-- Start of Task input --
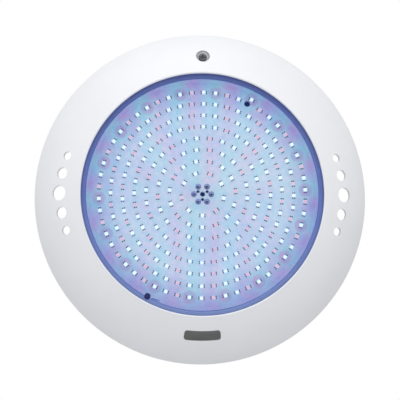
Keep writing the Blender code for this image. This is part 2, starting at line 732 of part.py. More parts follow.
def make_gland(lamp):
    """Cable gland: body through the shell, O-ring, rubber seal, compression nut and locknut."""
    section = [
        (GLAND_BORE, GLAND_TOP),
        (GLAND_THREAD_RADIUS, GLAND_TOP),
        (GLAND_THREAD_RADIUS, GLAND_TAIL),
        (GLAND_SEAT_BORE, GLAND_TAIL),
        (GLAND_SEAT_BORE, GLAND_SEAT_FRONT),
        (GLAND_BORE, GLAND_SEAT_FRONT),
    ]
    body = turned("gland_body", section, lamp, grey_nylon(), segments=24)
    flange = hexagon(
        "gland_flange", GLAND_HEX_RADIUS, GLAND_HEX_BACK, GLAND_HEX_FRONT, lamp, None, bore=GLAND_SEAT_BORE + 0.0008
    )
    boolean(body, "UNION", [flange])
    middle = (GLAND_HEX_FRONT + SHELL_BACK) / 2
    turned(
        "gland_o_ring", arc((O_RING_RADIUS, middle), O_RING_THICKNESS, 180, -135, 7), lamp, black_rubber(), segments=24
    )
    seal = [(SEAL_BORE, GLAND_SEAT_FRONT - GAP), (SEAL_OUTER, GLAND_SEAT_FRONT - GAP)]
    seal += [(SEAL_OUTER, NUT_FACE + GAP), (SEAL_BORE, NUT_FACE + GAP)]
    turned("gland_seal", seal, lamp, black_rubber(), segments=24)
    nut = [
        (NUT_CAVITY, NUT_FRONT),
        (NUT_OUTER, NUT_FRONT),
        (NUT_OUTER, NUT_BACK + 0.002),
        (NUT_OUTER - 0.002, NUT_BACK),
        (NUT_BORE, NUT_BACK),
        (NUT_BORE, NUT_FACE),
        (NUT_CAVITY, NUT_FACE),
    ]
    turned("gland_nut", nut, lamp, grey_nylon(), segments=24)
    hexagon("gland_locknut", LOCKNUT_RADIUS, POTTING_BACK, LOCKNUT_FRONT, lamp, grey_nylon(), GLAND_HOLE_RADIUS)


# ---------------------------------------------------------------- fixing screw and bracket


def make_fixing_screw(lamp, screw_axis):
    """The screw that holds the top of the lamp to the bracket, with its washer."""
    washer_back = COUNTERBORE_FLOOR + GAP
    washer_front = washer_back + WASHER_THICKNESS
    inner = SCREW_SHANK_RADIUS + GAP
    section = [(inner, washer_front), (WASHER_RADIUS, washer_front), (WASHER_RADIUS, washer_back), (inner, washer_back)]
    turned("screw_washer", section, lamp, white_nylon(), (0, SCREW_HEIGHT), segments=20)
    under_head = washer_front + GAP
    crown = under_head + SCREW_HEAD_HEIGHT
    profile = [
        (0, crown),
        (SCREW_HEAD_RADIUS * 0.7, crown),
        (SCREW_HEAD_RADIUS, crown - 0.0008),
        (SCREW_HEAD_RADIUS, under_head),
        (SCREW_SHANK_RADIUS, under_head),
        (SCREW_SHANK_RADIUS, SCREW_TIP + 0.001),
        (SCREW_SHANK_RADIUS * 0.7, SCREW_TIP),
        (0, SCREW_TIP),
    ]
    place = (0, SCREW_HEIGHT)
    screw = turned("fixing_screw", profile, screw_axis, stainless(), place, closed=False, segments=20)
    recess = [
        block(f"recess_{k}", size, (*place, crown), screw_axis, None)
        for k, size in enumerate([(0.0042, 0.0009, 0.0026), (0.0009, 0.0042, 0.0026)])
    ]
    boolean(screw, "DIFFERENCE", recess)


def bracket_side():
    """The bracket's section: the top tab, the flat plate on the wall and the hook at the bottom."""
    step = TAB_DEPTH * 0.8
    pin = (PIN_HEIGHT, PIN_DEPTH)
    leg_front = PIN_DEPTH - HOOK_BORE
    leg_back = leg_front - HOOK_SHEET
    leg_top = BEND_HEIGHT
    overlong = TAB_TOP + 0.005
    tab = [(overlong, TAB_DEPTH), (overlong, TAB_DEPTH + PLATE), (TAB_FOOT + step, TAB_DEPTH + PLATE)]
    flat_front = [(TAB_FOOT, PLATE), (leg_top + 0.0045, PLATE)]
    hook_inside = [(leg_top, leg_front)] + arc(pin, HOOK_BORE, 270, 90, 10)
    lip = [(PIN_HEIGHT + HOOK_LIP, PIN_DEPTH + HOOK_BORE), (PIN_HEIGHT + HOOK_LIP, PIN_DEPTH + HOOK_BORE + HOOK_SHEET)]
    hook_outside = arc(pin, HOOK_BORE + HOOK_SHEET, 90, 270, 10) + [(leg_top - 0.0006, leg_back)]
    flat_back = [(leg_top + 0.0038, 0), (TAB_FOOT + 0.0008, 0), (TAB_FOOT + step + 0.0008, TAB_DEPTH)]
    return tab + flat_front + hook_inside + lip + hook_outside + flat_back


def bracket_front():
    """The bracket seen from the front: a round hub with an arm up and an arm down."""
    top, bottom, hook = TOP_ARM_HALF_WIDTH, BOTTOM_ARM_HALF_WIDTH, HOOK_HALF_WIDTH
    to_top = math.degrees(math.acos(top / HUB_RADIUS))
    to_bottom = math.degrees(math.acos(bottom / HUB_RADIUS))
    corner = 0.004
    right = arc((0, 0), HUB_RADIUS, -to_bottom, to_top, 12) + arc((top - corner, TAB_TOP - corner), corner, 0, 90, 3)
    left = [(-x, y) for x, y in reversed(right)]
    foot = [(-bottom, BOTTOM_ARM_END + corner), (-bottom + corner, BOTTOM_ARM_END), (-hook, BOTTOM_ARM_END)]
    foot.append((-hook, PIN_HEIGHT - 0.02))
    return right + left + foot + [(-x, y) for x, y in reversed(foot)]


def make_bracket(wall):
    """The bent plate: its section drawn out sideways, then trimmed to its front outline."""
    bracket = plate("bracket_plate", [bracket_side()], 0.12, (0, 0, 0), wall, stainless(), side_on=True)
    outline = plate("bracket_outline", [bracket_front()], 0.04, (0, 0, 0.01), wall, None)
    boolean(bracket, "INTERSECT", [outline])
    holes = [("cable_hole", CABLE_HOLE_RADIUS, (0, 0), 32), ("tab_hole", SCREW_HOLE_RADIUS, (0, SCREW_HEIGHT), 16)]
    for k in range(4):
        holes.append((f"wall_hole_{k}", WALL_HOLE_RADIUS, on_circle(WALL_HOLE_CIRCLE, 45 + 90 * k), 12))
    for k, side in enumerate((-1, 1)):
        holes.append((f"arm_hole_{k}", WALL_HOLE_RADIUS, (0, side * ARM_HOLE_HEIGHT), 12))
    cuts = [drum(name, radius, -0.01, 0.03, wall, None, place, n) for name, radius, place, n in holes]
    boolean(bracket, "DIFFERENCE", cuts)
    nut = drum("clip_nut", CLIP_NUT_RADIUS, CLIP_NUT_BACK, TAB_DEPTH - GAP, wall, stainless(), (0, SCREW_HEIGHT), 6)
    bore = drum("clip_nut_bore", SCREW_HOLE_RADIUS, 0, 0.02, wall, None, (0, SCREW_HEIGHT), 16)
    boolean(nut, "DIFFERENCE", [bore])


def main():
    wall, lamp, screw_axis = start_scene()
    make_face_ring(lamp)
    make_optics(lamp)
    make_shell(lamp)
    make_led_board(lamp)
    make_potting(lamp)
    make_driver(lamp)
    make_leads(lamp)
    make_clamp(lamp)
    make_gland(lamp)
    make_fixing_screw(lamp, screw_axis)
    make_bracket(wall)


main()
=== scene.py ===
"""The looks of the underwater pool light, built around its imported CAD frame.

Pieces are drawn in the lamp's own directions: x to the right, y up the wall and z out of the wall, all in
metres from the point where the lamp's axis meets the wall. placed() turns them into the row's frame.
"""

import math

import bmesh
import bpy
import numpy as np
from mathutils import Matrix, Vector

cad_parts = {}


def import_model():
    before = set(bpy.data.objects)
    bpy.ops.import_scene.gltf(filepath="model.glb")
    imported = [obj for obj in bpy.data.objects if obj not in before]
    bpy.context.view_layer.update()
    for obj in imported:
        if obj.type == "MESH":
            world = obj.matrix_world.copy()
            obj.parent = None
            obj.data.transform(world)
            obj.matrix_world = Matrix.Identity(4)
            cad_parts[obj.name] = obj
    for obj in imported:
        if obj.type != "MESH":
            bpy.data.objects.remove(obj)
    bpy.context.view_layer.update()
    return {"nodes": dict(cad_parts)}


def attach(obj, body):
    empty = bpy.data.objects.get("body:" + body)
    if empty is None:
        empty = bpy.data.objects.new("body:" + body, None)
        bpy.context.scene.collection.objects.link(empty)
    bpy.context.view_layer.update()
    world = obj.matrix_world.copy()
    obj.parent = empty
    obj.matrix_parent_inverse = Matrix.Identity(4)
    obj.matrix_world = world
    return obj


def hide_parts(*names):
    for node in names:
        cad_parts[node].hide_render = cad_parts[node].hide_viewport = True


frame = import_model()

MM = 0.001
TO_ROW = Matrix.Rotation(math.pi / 2, 4, "X")

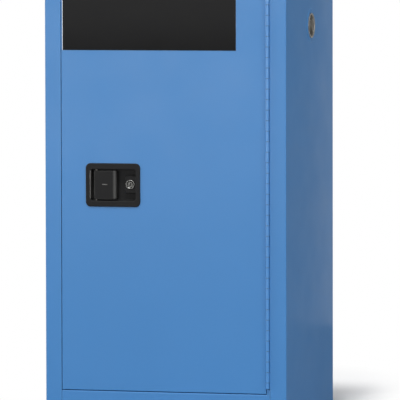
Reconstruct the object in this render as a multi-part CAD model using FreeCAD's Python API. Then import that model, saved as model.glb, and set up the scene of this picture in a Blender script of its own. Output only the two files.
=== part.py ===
"""Corrosives safety cabinet: double-walled steel, one self-latching door on a piano hinge.

Millimetres. +X is the viewer's right, +Y runs back into the cabinet, +Z is up.
The origin is on the floor, under the middle of the carcass, and the door faces -Y.
Depths called "d" are measured back from the plane of the front frame.
Each function makes the solids of one piece; the table at the end writes one STEP file per node.
"""

import FreeCAD, Part
import math
import os

Vec = FreeCAD.Vector

# ---------------------------------------------------------------- driving dimensions: carcass and door
WIDTH = 609.6  # 24 in
DEPTH = 457.2  # 18 in
HEIGHT = 1117.6  # 44 in, to the floor
SHEET = 1.2  # 18 gauge steel
AIR_SPACE = 38.1  # 1 1/2 in between the two walls
FOOT_CLEAR = 12.7  # the base stands this far off the floor with the feet screwed in
SEAM = 0.7  # each rail stops this far short of the stiles beside it, so that a fine groove shows
EDGE_BEND = 2.6  # outer radius of a folded edge
REAR_FLANGE = 20.0  # width of the side sheets' folds round the back
SUMP_DEPTH = 50.8  # 2 in leakproof sill above the inner floor

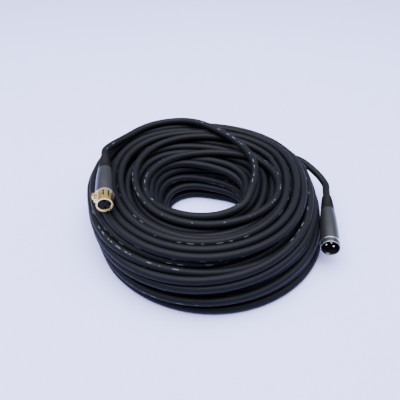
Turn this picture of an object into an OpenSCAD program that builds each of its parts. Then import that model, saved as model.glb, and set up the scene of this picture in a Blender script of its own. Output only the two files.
-- End of Task input --
▶ Problem requirements: Go through the material above and output exactly the lines from the one containing "Reconstruct the object" through the one containing "Vec = FreeCAD.Vector".

▶ Answer to the task:
Reconstruct the object in this render as a multi-part CAD model using FreeCAD's Python API. Then import that model, saved as model.glb, and set up the scene of this picture in a Blender script of its own. Output only the two files.
=== part.py ===
"""Corrosives safety cabinet: double-walled steel, one self-latching door on a piano hinge.

Millimetres. +X is the viewer's right, +Y runs back into the cabinet, +Z is up.
The origin is on the floor, under the middle of the carcass, and the door faces -Y.
Depths called "d" are measured back from the plane of the front frame.
Each function makes the solids of one piece; the table at the end writes one STEP file per node.
"""

import FreeCAD, Part
import math
import os

Vec = FreeCAD.Vector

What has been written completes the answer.